■ Exercise prompt
Write the material out again, line by line, exactly as it is.

■ Data
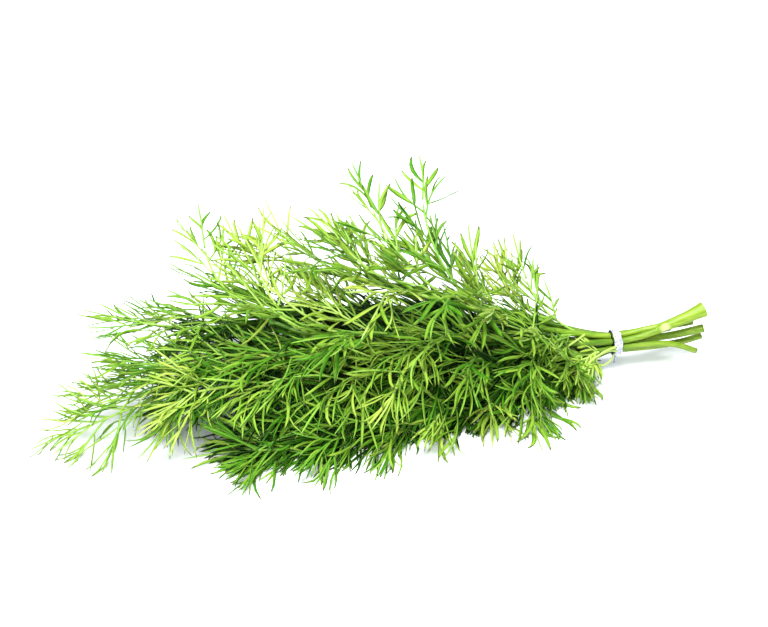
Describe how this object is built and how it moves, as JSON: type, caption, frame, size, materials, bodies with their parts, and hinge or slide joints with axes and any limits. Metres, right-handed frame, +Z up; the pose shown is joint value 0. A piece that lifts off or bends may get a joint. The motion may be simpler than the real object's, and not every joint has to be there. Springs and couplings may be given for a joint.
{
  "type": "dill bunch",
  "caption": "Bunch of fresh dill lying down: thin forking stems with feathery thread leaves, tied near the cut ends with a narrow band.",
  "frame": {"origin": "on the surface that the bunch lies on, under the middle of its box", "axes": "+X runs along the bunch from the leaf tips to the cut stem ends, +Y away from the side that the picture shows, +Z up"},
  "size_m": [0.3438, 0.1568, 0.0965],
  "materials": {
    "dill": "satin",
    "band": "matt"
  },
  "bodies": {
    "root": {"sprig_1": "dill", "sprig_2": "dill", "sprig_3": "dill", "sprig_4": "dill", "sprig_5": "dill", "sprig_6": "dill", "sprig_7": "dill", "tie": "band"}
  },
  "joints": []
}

■ Reply
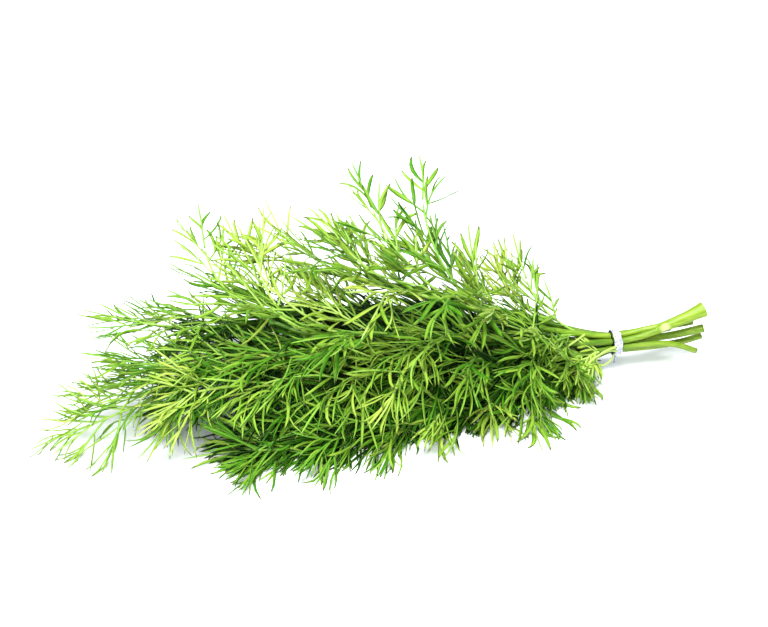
Describe how this object is built and how it moves, as JSON: type, caption, frame, size, materials, bodies with their parts, and hinge or slide joints with axes and any limits. Metres, right-handed frame, +Z up; the pose shown is joint value 0. A piece that lifts off or bends may get a joint. The motion may be simpler than the real object's, and not every joint has to be there. Springs and couplings may be given for a joint.
{
  "type": "dill bunch",
  "caption": "Bunch of fresh dill lying down: thin forking stems with feathery thread leaves, tied near the cut ends with a narrow band.",
  "frame": {"origin": "on the surface that the bunch lies on, under the middle of its box", "axes": "+X runs along the bunch from the leaf tips to the cut stem ends, +Y away from the side that the picture shows, +Z up"},
  "size_m": [0.3438, 0.1568, 0.0965],
  "materials": {
    "dill": "satin",
    "band": "matt"
  },
  "bodies": {
    "root": {"sprig_1": "dill", "sprig_2": "dill", "sprig_3": "dill", "sprig_4": "dill", "sprig_5": "dill", "sprig_6": "dill", "sprig_7": "dill", "tie": "band"}
  },
  "joints": []
}